The monarchy and the military have traditionally protected each other in Thailand, the army regularly intervening to depose elected governments it views as hostile to the royal establishment. On the eve of the election, Vajiralongkorn issued a statement calling on Thais to vote for “good people” — which was interpreted to mean “fervent nationalist, royalist Buddhists [who] revere the king,” according to Eugénie Mérieau, a Thailand expert at the University of Gottingen in Germany.
Weeks earlier, the king had forbidden his elder sister, Ubolratana Mahidol, from running for prime minister for a party aligned with Thailand’s most powerful opposition figure. While the king said that it would be “extremely inappropriate” for a member of the royal family to enter politics, his statements signaled his plans to be “a very interventionist king,” Mérieau said.
On Saturday, for a few hours, both sides of the political divide sat together under the same red-painted ceiling at the palace.
Prime Minister Prayuth Chan-ocha, the leader of the ruling junta who is bidding to keep power, was one of eight male dignitaries, including palace religious scholars and senior members of the royal family, who poured sacred water on the king’s hands in a ritual meant to show that the monarch had the support of all corners of the country.
Ubolratana, meanwhile, posted an Instagram selfie from the ceremony with another royal sibling, Princess Maha Chakri Sirindhorn.
“These ceremonies confer sacredness to the king,” Mérieau said. “Royal ceremonies provide a sense of continuity beyond questions of tradition and modernity — it embodies the principle of the Thai monarchy being the core of the Thai nation.”
The death of Vajiralongkorn’s father, the late King Bhumibol Adulyadej, who ruled for seven decades, drew masses of tearful Thais into the streets of Bangkok and prompted weeks of official mourning. Vajiralongkorn, who lives much of the year in Germany, is a much more private and mysterious figure and far less well known to Thais despite efforts by the palace to portray him as a benevolent, youthful ruler keen on education and bicycling.
Crowds were sparse in the streets surrounding the palace, with few Thais braving security checkpoints to show their support for the new monarch. Police sources said only a few thousand people had come out, though they declined to be named lest they be seen as criticizing the king, a criminal offense.
Kittipawan Noenyai, 54, waited four hours to catch a glimpse of the king’s vehicle arriving at the Grand Palace, carrying a portrait of him in military uniform as she stood along the route his car would take.

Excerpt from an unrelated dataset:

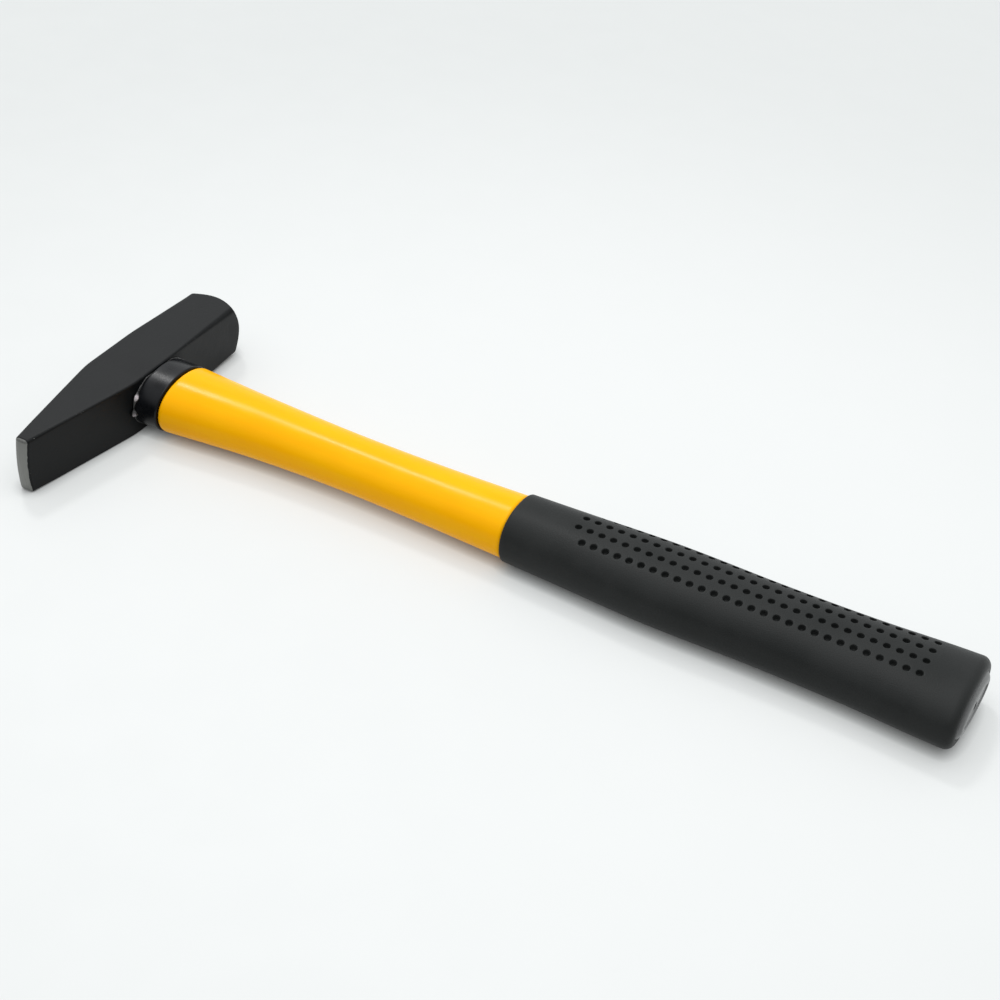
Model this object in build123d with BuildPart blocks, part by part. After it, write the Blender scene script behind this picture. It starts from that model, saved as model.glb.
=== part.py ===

Finally, the car appeared shortly before 10 a.m., a pale yellow vintage limousine bearing the license plate number 1. As Vajiralongkorn rode past, Kittipawan saw him waving from the back seat.
“I started weeping and then I raised his portrait and shouted, ‘Long live the king,’ hoping he would hear me,” she said.
“I can't believe I saw him with my own eyes.”
Arriving at the cream-colored palace topped by golden spires, the king stepped out of the car wearing a white military-style jacket and gold sash. Uniformed men knelt as he strode past along a red carpet, his new wife, Queen Suthida, following close behind in a pink silk dress and matching high heels.
Changing into a white toga-style garment with gold trim and plush white slippers, the king walked into a courtyard and sat under a white pavilion, where he was doused with water from a canopied shower head in what was called a “purification bath.”
Collected from across Bangkok’s 76 provinces and consecrated by Brahmin priests, the holy water reflected the Hindu traditions that course through spiritual life in Thailand, where most people identify as Buddhist.
Back inside the palace, the king changed into his royal vestments — an embroidered golden robe, medallions and patterned silk breeches — and sat on an octagonal throne made of fig wood. After receiving the sacred water from eight men including the prime minister, the king was handed the crown, created in the late 18th century at the start of the Chakri dynasty and inspired by European royalty.
Cannons sounded on the palace grounds, and bells clanged at temples.
The king then placed a yellow sash around the queen, who lay on the floor before him — just as she had done during their surprise wedding ceremony days earlier. When it was over he stood up and scattered flower petals on the carpet in front of members of his family who also prostrated and bowed, including his 14-year-old son and presumed heir, Dipangkorn. (The king has been married four times and has seven children.)
As the king walked out of the room, the royal family members got to their knees and picked the bits of flower out of the carpet, an announcer said on Thai television.
In his first royal command, Vajiralongkorn, who will rule as King Rama X, the 10th monarch of the 237-year-old Chakri dynasty, pledged to “forever reign with righteousness, for the benefit and happiness of the people.”
The scale and pageantry reflected not only time-honored rituals but also the growing wealth of the monarchy, which controls tens of billions of dollars in banking and real estate assets that the king brought under his personal control after his father died. The government said the coronation would cost about $30 million.
“The lavishness of the coronation indicates the association of the monarchy with material wealth that has become so pronounced during the past 30 or 40 years,” said Michael Montesano, coordinator of the Thailand Studies Program at Singapore’s ISEAS-Yusof Ishak Institute.
“Modern Thailand is a wealthy country, and in that sense there is little contradiction between Thai visions of modernity and the extremely lavish re-creation of putatively ancient rites.”
Much of Bangkok, however, ignored the proceedings. A 28-year-old sales representative, who gave his name only as Bon, said he didn’t watch the ceremony because he had to work.
“I have no time to sit in front of TV. I think it’s boring and it’s complicated to understand,” he said.
On Sunday, in temperatures forecast to approach 100 degrees, soldiers were to carry the king in a palanquin along a nearly four-mile route to a series of Buddhist temples. The king was also expected to confer titles on members of the royal families and other aides.
The coronation promotes “the illusion of a united nation,” Mérieau said, “but Thailand is as divided now as it was when the military seized power five years ago.”